Adv. Geosci., 20, 33–38, 2009
https://doi.org/10.5194/adgeo-20-33-2009
© Author(s) 2009. This work is distributed under
the Creative Commons Attribution 3.0 License.

  16 Mar 2009

16 Mar 2009

Intensity-dependent parameterization of elevation effects in precipitation analysis

T. Haiden and G. Pistotnik T. Haiden and G. Pistotnik
  • Central Institute for Meteorology and Geodynamics, Vienna, Austria

Abstract. Elevation effects in long-term (monthly to inter-annual) precipitation data have been widely studied and are taken into account in the regionalization of point-like precipitation amounts by using methods like external drift kriging and cokriging. On the daily or hourly time scale, precipitation-elevation gradients are more variable, and difficult to parameterize.
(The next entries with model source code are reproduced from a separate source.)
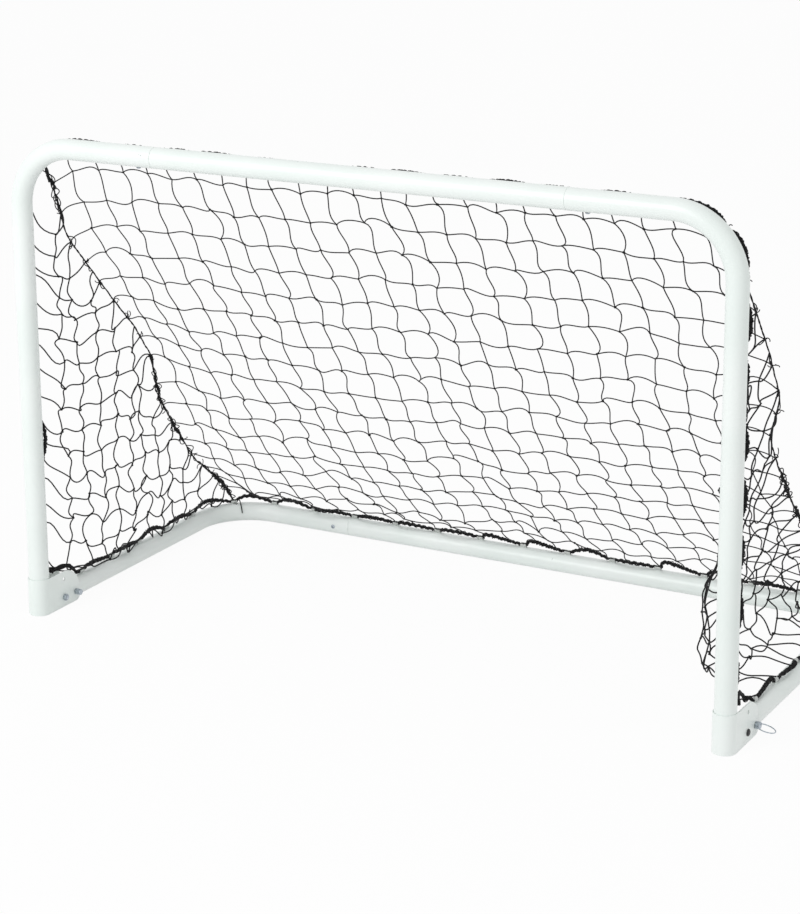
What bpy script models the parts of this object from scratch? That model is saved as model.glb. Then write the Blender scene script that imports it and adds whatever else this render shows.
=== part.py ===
"""Folding soccer goal.

A front frame of bent steel tube stands upright. A U-shaped base frame is hinged in two
sheet-steel foot brackets behind the posts and folds up against them. A lock pin with a pull
ring holds each side. A knotted net in three panels is laced to plastic clips on the tubes.

Units are metres, +Z is up and the goal opens towards -Y. The origin is on the ground, at the
middle of the goal's footprint.
"""

import math

import bmesh
import bpy
from mathutils import Matrix, Vector

# Frame tube and the main reaches of the goal, all measured to tube centre lines
TUBE_D = 0.038
TUBE_WALL = 0.0015
GOAL_WIDTH = 1.380
CROSSBAR_HEIGHT = 0.895
BASE_DEPTH = 0.665
TOP_BEND_R = 0.110
REAR_BEND_R = 0.110
BEND_STEPS = 6
TUBE_SIDES = 16

# Joints between the bent corners and the straight bars
CROSSBAR_SEAM_X = 0.398
REAR_SEAM_X = 0.392
NECK_LENGTH = 0.055
SCREW_FROM_SEAM = 0.034
SCREW_SHANK_D = 0.0042
SCREW_LENGTH = 0.009
SCREW_HEAD_D = 0.0086
SCREW_HEAD_H = 0.0026
SCREW_HOLE_DEPTH = 0.012

# Play between pieces that fit into or sit on each other
GAP = 0.0003
TUBE_FIT = 0.0005
SHAFT_PLAY = 0.0003
CUT_MARGIN = 0.006

# Foot bracket: a band round the post and two cheeks behind it
BRACKET_SHEET = 0.002
CHEEK_NOSE_R = 0.051
CHEEK_CORNER_R = 0.014
PIVOT_BACK = 0.049
LOCK_REACH = 0.036

# Foot plug in the post
FOOT_FLANGE_H = 0.003
FOOT_PLUG_DEPTH = 0.016
FOOT_PLUG_WALL = 0.0025

# Pivot bolt, nut and cap
BOLT_D = 0.008
BOLT_HEAD_D = 0.0098
BOLT_HEAD_H = 0.002
BOLT_END_OUT = 0.0012
BOLT_CHAMFER = 0.0008
NUT_FLATS = 0.0115
NUT_H = 0.0058
CAP_D = 0.0126
CAP_H = 0.0036
BUSH_BEHIND_PIVOT = 0.016

# Lock pin, its socket and its pull ring
PIN_D = 0.0065
PIN_HEAD_D = 0.0128
PIN_HEAD_H = 0.0085
PIN_HEAD_BEVEL = 0.0009
SOCKET_D = 0.0115
SOCKET_H = 0.012
SOCKET_FLOOR = 0.0025
PIN_IN_SOCKET = 0.0075
RING_WIRE_D = 0.002
RING_EYE_FROM_END = 0.0032
RING_LENGTH = 0.030
RING_WIDTH = 0.025
RING_STRAIGHT = 0.0168
RING_DROOP_DEG = 13.0
RING_STEPS = 16

# Lacing cord and the clips that hold it
CORD_D = 0.005
CLIP_WALL = 0.0012
CLIP_PLAY = 0.0007
CLIP_LENGTH = 0.012
CLIP_MOUTH_DEG = 60.0
CLIP_STEPS = 5
CLIP_FOOT_WIDTH = 0.005
CLIP_SUNK = 0.0008
CORD_PAST_CLIP = 0.001
CORD_WAVE = 0.008
POST_CLIP_FIRST_Z = 0.087
POST_CLIP_PITCH = 0.0975
POST_CLIPS = 8
CROSSBAR_CLIP_PITCH = 0.093
CROSSBAR_CLIPS = 12
BASE_CLIP_FIRST_Y = 0.133
BASE_CLIP_PITCH = 0.0975
BASE_CLIPS = 5
REAR_CLIP_PITCH = 0.096
REAR_CLIPS = 13
CROSSBAR_CLIP_TILT_DEG = 24.0
CORD_START_Z = 0.076
CORD_START_Y = 0.108

# Net panels
TWINE = 0.0024
BACK_COLUMNS = 15
SEAM_MESHES = 11
SEAM_SAG = 0.056  # how far the seam hangs below a straight line, square to it
SEAM_INWARD = 0.030  # how far the weight of the back panel draws each seam inwards
CORNER_PULL = 1.8

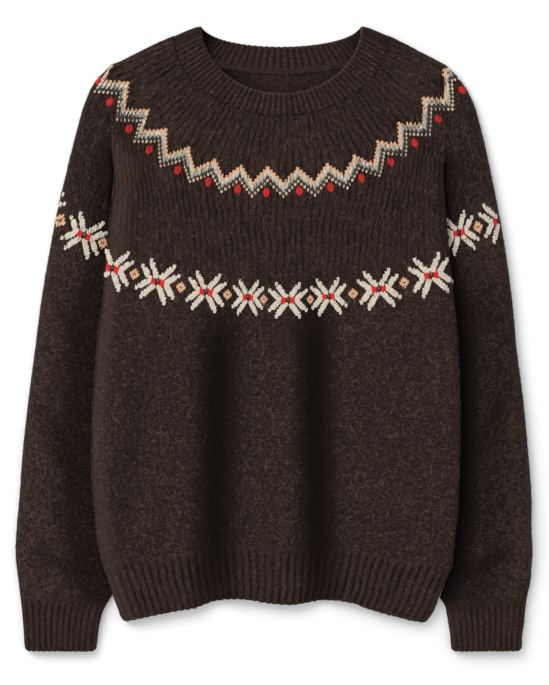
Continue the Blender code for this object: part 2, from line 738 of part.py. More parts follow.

For example, application of the annual relative precipitation-elevation gradient to each 12-h sub-period reproduces the annual total, but at the cost of a large root-mean-square error. If the precipitation-elevation gradient is parameterized as a function of precipitation rate, the error can be substantially reduced. It is shown that the form of the parameterization suggested by the observations conforms to what one would expect based on the physics of the orographic precipitation process (the seeder-feeder mechanism). At low precipitation rates, orographic precipitation is "conversion-limited", thus increasing roughly linearly with precipitation rate. At higher rates, orographic precipitation becomes "condensation-limited" thus leading to an additive rather than multiplicative orographic precipitation enhancement. Also it is found that for large elevation differences it becomes increasingly important to take into account those events where the mountain station receives precipitation but the valley station remains dry.